In a write-up by The Epoch Times in October last year, Stossel laid out the crux of the problem he has with Facebook. One of his videos on climate change was flagged with a warning stating “missing context.”
The label stated that the information in the video could be misleading according to “independent fact-checkers.” As a result, some of his viewers criticized him for posting such information. Stossel points out that such labels and warnings end up affecting the future view count of his videos.
The video was fact-checked by an entity called Climate Feedback which claims to sort out “fact from fiction.”
“Facebook says I can appeal its throttling of my video, but my appeal must go to Climate Feedback, possibly the very activists who’d made up quotes from me… It’s wrong for Facebook to give these activists the power to throttle videos they don’t like,” Stossel writes.

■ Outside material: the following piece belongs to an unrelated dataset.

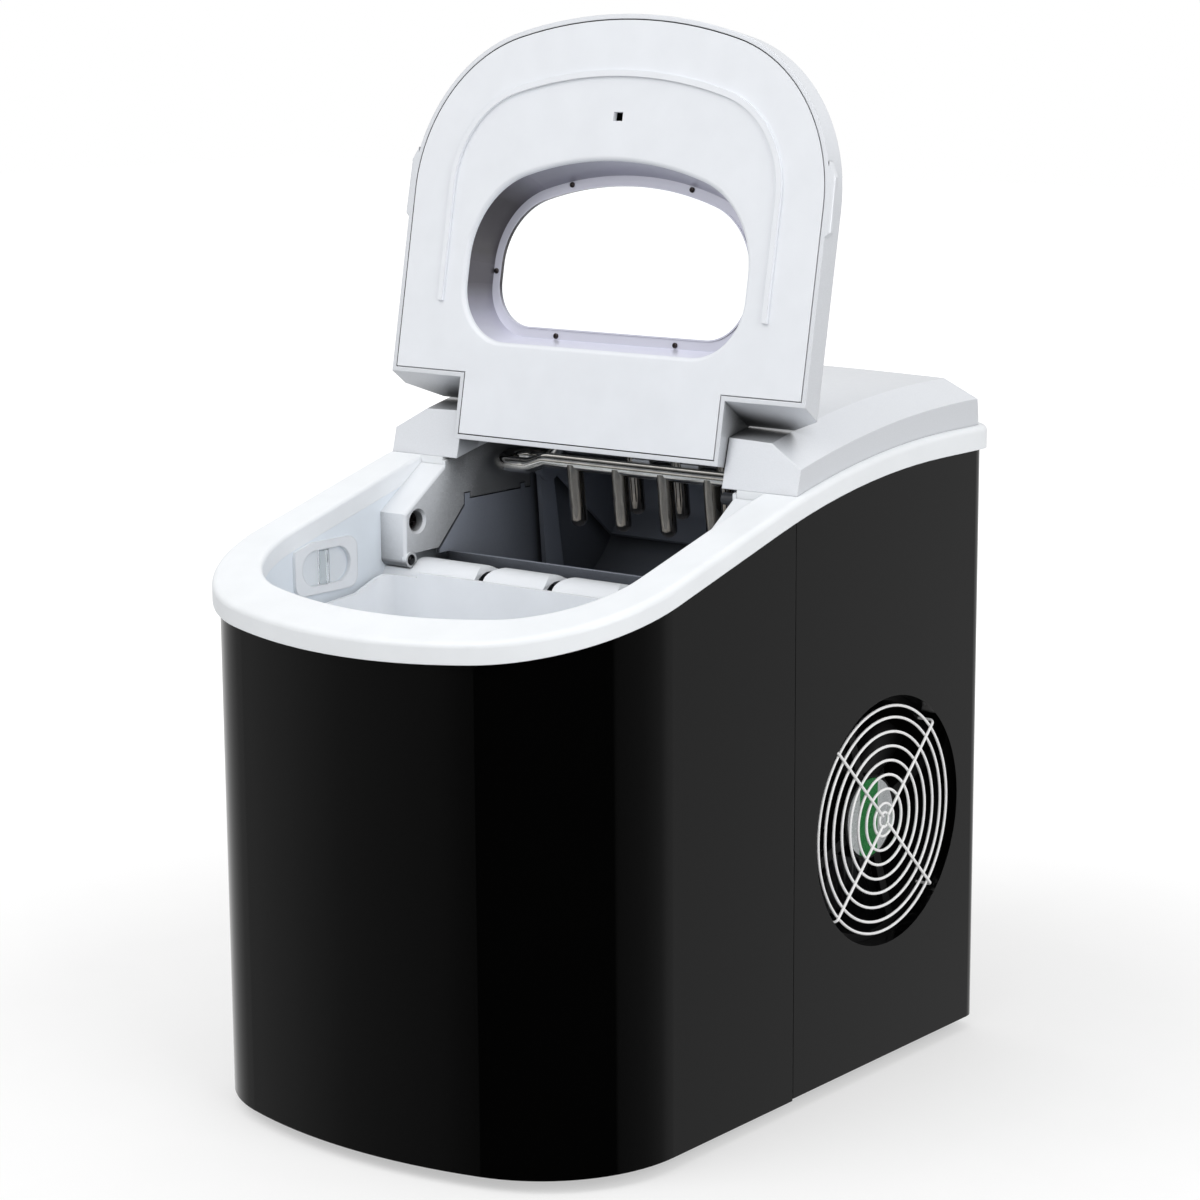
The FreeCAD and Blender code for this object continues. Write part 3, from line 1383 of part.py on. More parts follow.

After he had appealed, Climate Feedback insisted that the video was misleading even though Stossel showed that some of the quotes attributed to him are not even present in the video. “Facebook lets activists restrict my videos based on something I never said,” he stated.
In Stossel’s initial complaint filed at court, his attorneys insisted that Facebook “defamed Stossel with malice.” They attributed to Stossel a claim that he did not make. After he brought this to Facebook’s attention, the company “refused to correct their speech.” Instead, the social media platform “intentionally left the false attribution online” for everyone to see.
“With this lawsuit, Stossel asks the Court to declare that Defendants are not permitted to hide behind the masquerade of a ‘fact-check’ to defame him with impunity, and that they must make him whole for the damage they have maliciously caused by their provably false and disparaging statements about his reporting,” the complaint states.